No density limits, just a County-controlled process. Given that both the County and developers stand to generate greater taxes and profits respectively from greater density, why limit development by a density cap when they can control the “community-engagement process.”  We saw how well that worked in Phase 1 in the developer-dominated task force.
The other critical issue that the draft plan goes very soft on is boundaries: both the boundaries within the Village Center between the mixed-use area the residential area AND the boundaries defining the edges of the Village Center.

The RCA Reston 2020 Committee, of which I am a member, has sought to limit potential redevelopment to the mixed-use areas, those strip malls we so often use (except Tall Oaks), and leave the associated residential areas alone as is generally the case with Reston’s neighborhoods. There is no legitimate justification to treat Village Center residents differently from the rest of us.

But that is not what the draft plan offers. Instead, it says redevelopment should be “focused” on the mixed-use areas, but does not limit it to those areas. In a discussion I had with a DPZ staff member on this, he specifically noted that there may be a need to redevelop some residential areas to make a Village Center economically viable. Boom! There’s the opportunity to roughly double the commercial size of each Village Center and drive out hundreds of neighboring families, some in single-family homes, substituting denser and more profitable mid-rise or even high-rise (absent density constraints) condos and apartments in their place.

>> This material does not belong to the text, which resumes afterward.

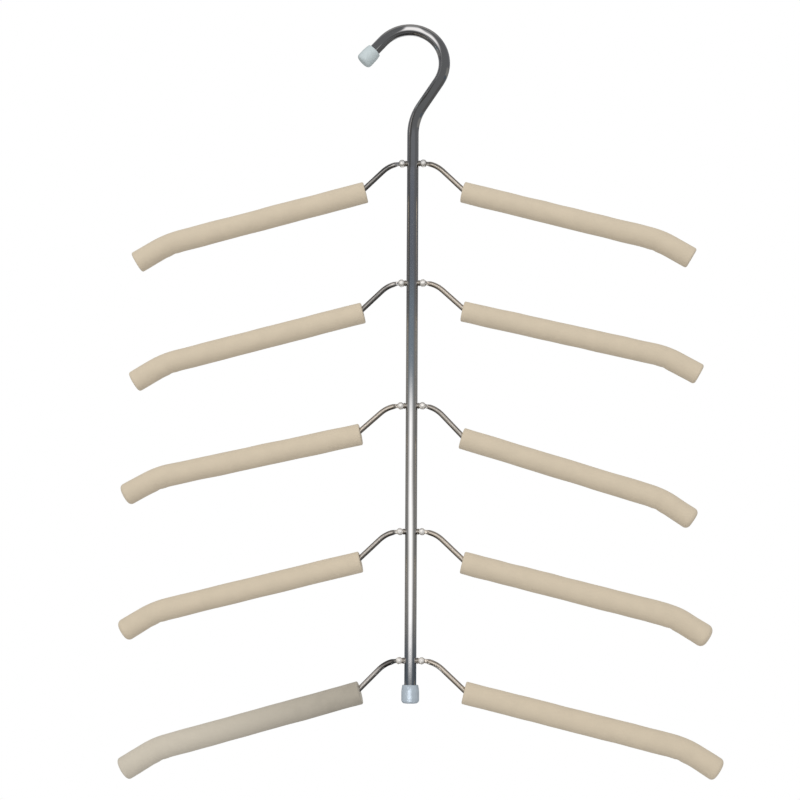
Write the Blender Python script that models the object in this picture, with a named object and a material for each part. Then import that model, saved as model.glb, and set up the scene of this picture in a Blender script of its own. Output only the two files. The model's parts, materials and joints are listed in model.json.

And still that is not enough.  First, the good news:  The draft plan does state, “Maintain the boundaries of Village Centers.”  Yet, in my discussion with a DPZ staff member on this draft plan, he stated that the fixed boundary statement “had been brought into question” during staff discussions.  In particular, he noted that the Tall Oaks Village Center may be too small to be economically viable and the boundary may need to expand.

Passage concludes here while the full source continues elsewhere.